Shaoul described how Hamas offered no alternative, but was a retrogressive development of the Palestinian national movement. Its explicit call for an Islamic state, she said, would involve the subjugation of non-Muslims and the mass expulsion of Israeli Jewry. In its ideology and methods, Hamas mirrors the Zionist extremists, who claim all of Palestine as a Jewish state with no room for other peoples.

Hamas, too, has all but accepted a two-state solution, Shaoul continued, making an offer recently to the Israeli government to accept a Palestinian state on the pre-1967 borders along with its promise of a ceasefire.

Such a state, even if realised, would be economically unviable other than as a heavily fortified investment platform for the transnational corporations from which to brutally exploit the working class and peasantry.

The liberation of Palestine is only possible as part of a perspective of ending the artificial patchwork of capitalist states in the Middle East and through the unity of Arab and Israeli workers, youth and intellectuals in a combined struggle to establish the United Socialist States of the Middle East.

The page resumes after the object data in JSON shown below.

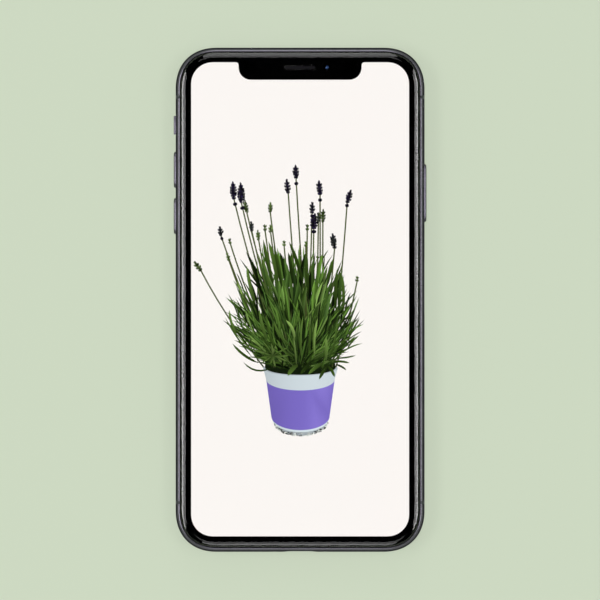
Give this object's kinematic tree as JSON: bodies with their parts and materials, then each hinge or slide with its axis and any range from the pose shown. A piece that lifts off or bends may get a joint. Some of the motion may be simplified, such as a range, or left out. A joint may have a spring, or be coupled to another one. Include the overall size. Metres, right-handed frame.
{
  "type": "smartphone",
  "caption": "Slab smartphone with a notched edge-to-edge screen, steel band, glass back, side keys, mute lever and card tray; the lit screen shows a potted lavender.",
  "frame": {"origin": "under the middle of the phone, on the surface that its camera island rests on", "axes": "+X to the right as the screen is read, +Y towards the phone's top end, +Z out of the screen"},
  "size_m": [0.072, 0.1436, 0.0086],
  "materials": {
    "dark_steel": "polished",
    "bare_steel": "satin",
    "plate_aluminium": "satin",
    "cover_glass": "gloss",
    "dark_glass": "gloss",
    "lens_glass": "polished",
    "screen": "satin",
    "black_plastic": "matte",
    "break_plastic": "satin",
    "gasket_rubber": "matte",
    "copper": "satin",
    "battery_pouch": "satin",
    "circuit_board": "satin",
    "chip": "satin",
    "flex": "satin",
    "lamp": "gloss"
  },
  "bodies": {
    "body": {"band_left": "dark_steel", "band_right": "dark_steel", "band_top": "dark_steel", "band_bottom": "dark_steel", "antenna_break_top_left": "break_plastic", "antenna_break_top_right": "break_plastic", "antenna_break_bottom_left": "break_plastic", "antenna_break_bottom_right": "break_plastic", "cover_glass": "cover_glass", "border_mask": "black_plastic", "display_panel": "screen", "display_frame": "black_plastic", "display_shield": "plate_aluminium", "display_gasket": "gasket_rubber", "display_flex": "flex", "earpiece_mesh": "dark_steel", "sensor_bracket": "bare_steel", "earpiece_speaker": "black_plastic", "front_camera": "lens_glass", "infrared_camera": "lens_glass", "dot_projector": "chip", "back_glass": "dark_glass", "chassis_plate": "plate_aluminium", "charging_coil": "copper", "camera_trim": "dark_steel", "camera_cover": "dark_glass", "lens_ring_wide": "dark_steel", "lens_ring_tele": "dark_steel", "lens_window_wide": "lens_glass", "lens_window_tele": "lens_glass", "flash_module": "lamp", "rear_camera_wide": "chip", "rear_camera_tele": "chip", "battery": "battery_pouch", "battery_flex": "flex", "logic_board": "circuit_board", "processor_package": "chip", "memory_package": "chip", "modem_shield": "bare_steel", "board_screw_upper": "bare_steel", "board_screw_lower": "bare_steel", "sim_reader": "bare_steel", "left_switch_plate": "bare_steel", "side_switch_plate": "bare_steel", "dock_board": "circuit_board", "port_shell": "bare_steel", "dock_bracket": "bare_steel", "loudspeaker": "black_plastic", "vibration_motor": "bare_steel", "bottom_microphone": "bare_steel", "dock_flex": "flex", "bottom_screw_left": "dark_steel", "bottom_screw_right": "dark_steel"},
    "volume_up": {"volume_up_button": "dark_steel"},
    "volume_down": {"volume_down_button": "dark_steel"},
    "side_key": {"side_button": "dark_steel"},
    "mute": {"mute_lever": "dark_steel"},
    "card_tray": {"sim_tray": "dark_steel"}
  },
  "joints": [
    {"name": "volume_up_press", "type": "slide", "parent": "body", "child": "volume_up", "axis": [1, 0, 0], "range_m": [0, 0.00025], "stiffness_N_per_m": 6000},
    {"name": "volume_down_press", "type": "slide", "parent": "body", "child": "volume_down", "axis": [1, 0, 0], "range_m": [0, 0.00025], "stiffness_N_per_m": 6000},
    {"name": "side_press", "type": "slide", "parent": "body", "child": "side_key", "axis": [-1, 0, 0], "range_m": [0, 0.00025], "stiffness_N_per_m": 6000},
    {"name": "mute_slide", "type": "slide", "parent": "body", "child": "mute", "axis": [0, 0, -1], "range_m": [0, 0.0016]},
    {"name": "tray_slide", "type": "slide", "parent": "body", "child": "card_tray", "axis": [1, 0, 0], "range_m": [0, 0.016]}
  ]
}
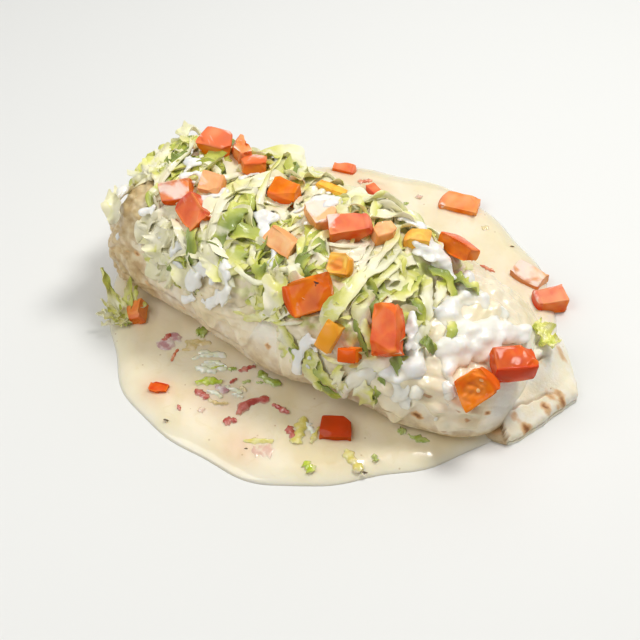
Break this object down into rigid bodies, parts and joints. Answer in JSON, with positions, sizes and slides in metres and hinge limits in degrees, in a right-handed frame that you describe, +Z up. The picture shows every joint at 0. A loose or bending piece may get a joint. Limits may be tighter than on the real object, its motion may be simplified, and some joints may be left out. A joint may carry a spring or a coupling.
{
  "type": "burrito",
  "caption": "Wrapped flour tortilla roll in a pool of cheese sauce, topped with shredded lettuce, diced tomato and sour cream.",
  "frame": {"origin": "on the flat underside of the roll, below its middle", "axes": "+X along the roll towards its flattened tail, +Y towards its back, +Z up"},
  "size_m": [0.2057, 0.1939, 0.0658],
  "materials": {
    "tortilla": "soft cooked flour tortilla, matte with toasted spots",
    "cheese_sauce": "glossy poured cheese sauce",
    "lettuce": "moist shredded lettuce, satin",
    "sour_cream": "soft glossy sour cream",
    "tomato_red": "wet cut tomato",
    "tomato_orange": "wet cut tomato, orange-red",
    "tomato_pale": "cut tomato under a film of cream",
    "tomato_amber": "wet cut yellow tomato"
  },
  "bodies": {
    "root": {"tortilla": "tortilla", "sauce_front": "cheese_sauce", "sauce_back": "cheese_sauce", "lettuce": "lettuce", "lettuce_tuft": "lettuce", "lettuce_strand_1": "lettuce", "lettuce_strand_2": "lettuce", "lettuce_strand_3": "lettuce", "lettuce_strand_4": "lettuce", "lettuce_strand_5": "lettuce", "sour_cream": "sour_cream", "cream_drip": "sour_cream", "tomato_01": "tomato_orange", "tomato_02": "tomato_orange", "tomato_03": "tomato_orange", "tomato_04": "tomato_pale", "tomato_05": "tomato_orange", "tomato_06": "tomato_red", "tomato_07": "tomato_orange", "tomato_08": "tomato_pale", "tomato_09": "tomato_pale", "tomato_10": "tomato_red", "tomato_11": "tomato_pale", "tomato_12": "tomato_amber", "tomato_13": "tomato_orange", "tomato_14": "tomato_red", "tomato_15": "tomato_amber", "tomato_16": "tomato_orange", "tomato_17": "tomato_orange", "tomato_18": "tomato_red", "tomato_19": "tomato_orange", "tomato_20": "tomato_amber", "tomato_21": "tomato_amber", "tomato_22": "tomato_red", "tomato_23": "tomato_orange", "tomato_24": "tomato_red", "tomato_25": "tomato_orange", "tomato_26": "tomato_pale", "tomato_27": "tomato_red", "tomato_28": "tomato_red", "tomato_29": "tomato_red", "lettuce_frill": "lettuce"}
  },
  "joints": []
}
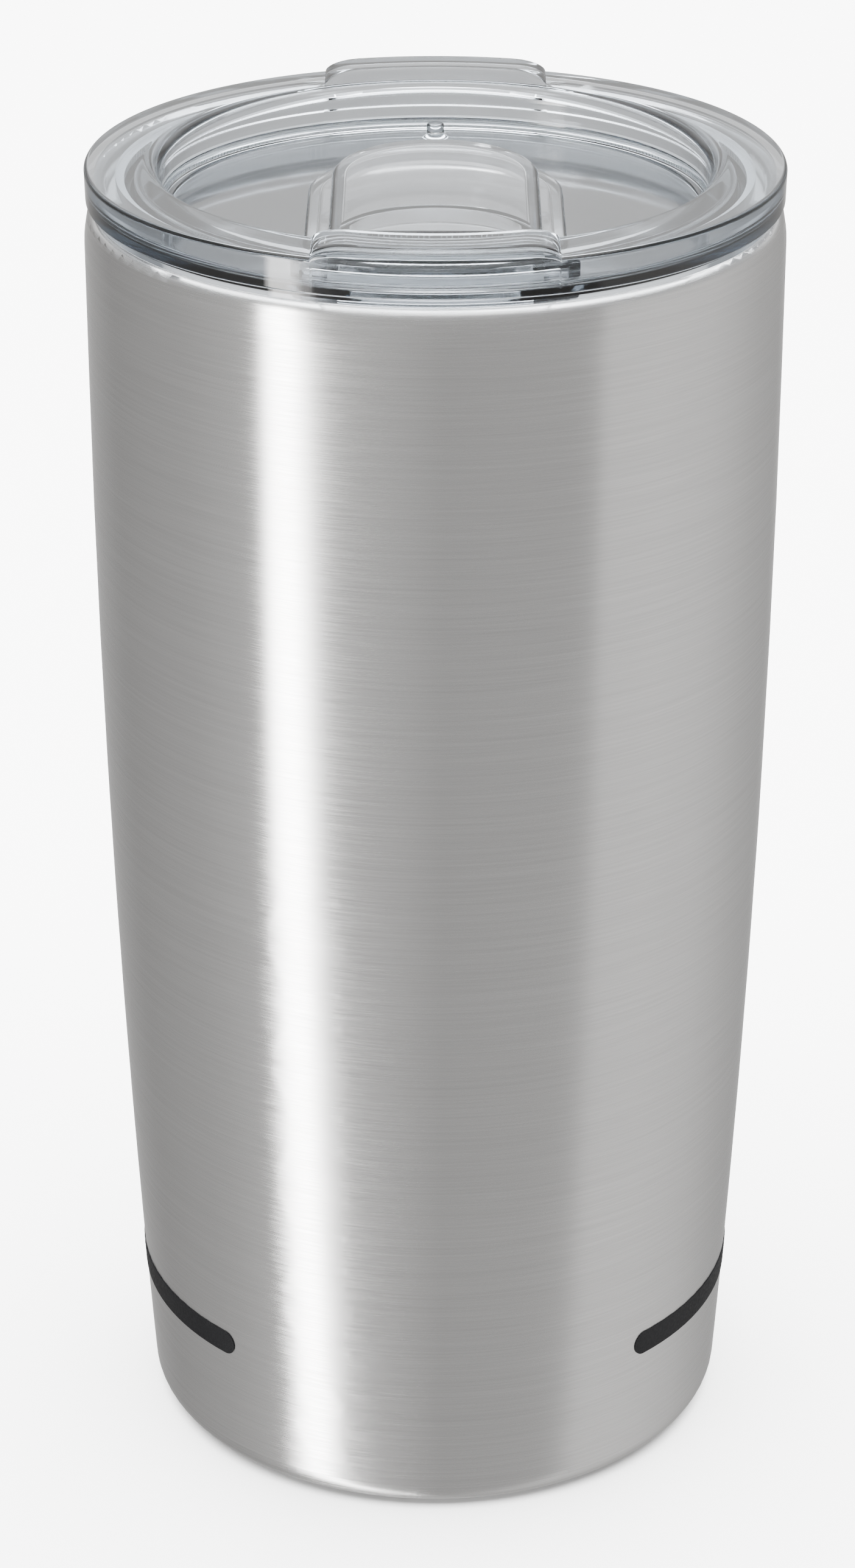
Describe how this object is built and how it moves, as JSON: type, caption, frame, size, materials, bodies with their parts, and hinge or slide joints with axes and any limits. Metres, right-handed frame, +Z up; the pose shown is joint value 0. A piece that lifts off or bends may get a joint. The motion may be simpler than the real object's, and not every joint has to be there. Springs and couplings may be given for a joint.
{
  "type": "insulated tumbler",
  "caption": "Double-walled steel tumbler with a clear push-on lid, raised drinking lips and a sliding closure over the drink opening.",
  "frame": {"origin": "centre of the ring on the floor that the cup stands on", "axes": "+Z up the cup's axis; the drink opening is towards -Y; +X is to the right of someone who faces the opening"},
  "size_m": [0.0888, 0.0888, 0.178],
  "materials": {
    "shell_steel": "brushed round the cup, satin",
    "liner_steel": "spun and electropolished",
    "foil": "bright rolled foil",
    "base_steel": "pressed, fine turned lines",
    "seal_glass": "fired solder glass",
    "getter_steel": "plain pressed",
    "getter": "sintered, matt",
    "stripe_ink": "printed, satin black",
    "lid_plastic": "clear, polished, faint blue-grey",
    "gasket": "translucent silicone",
    "slider_plastic": "clear, polished",
    "slider_gasket": "translucent silicone"
  },
  "bodies": {
    "cup": {"outer_shell": "shell_steel", "inner_liner": "liner_steel", "radiation_foil": "foil", "base_disc": "base_steel", "vacuum_seal_bead": "seal_glass", "getter_holder": "getter_steel", "getter_pill": "getter", "accent_stripe": "stripe_ink"},
    "lid": {"lid_body": "lid_plastic", "lid_gasket": "gasket"},
    "closure": {"slider": "slider_plastic", "slider_seal": "slider_gasket"}
  },
  "joints": [
    {"name": "lid_lift", "type": "slide", "parent": "cup", "child": "lid", "axis": [0, 0, 1], "range_m": [0, 0.03]},
    {"name": "slider_travel", "type": "slide", "parent": "lid", "child": "closure", "axis": [0, 1, 0], "range_m": [0, 0.015]}
  ]
}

Shaoul rejected the conception that the Israeli people are collectively responsible for the oppression of the Palestinians. Israel is beset by class and social conflicts and has a strong and militant working class that opposes its government’s social and economic policies.

The fate of the Middle East, Shaoul said, “will, in the final analysis, be decided in the US and Europe, either by the political representatives of big business implementing their plans for the region’s military and economic subjugation, or by the major battalions of the international working class doing what is politically necessary to prevent this.”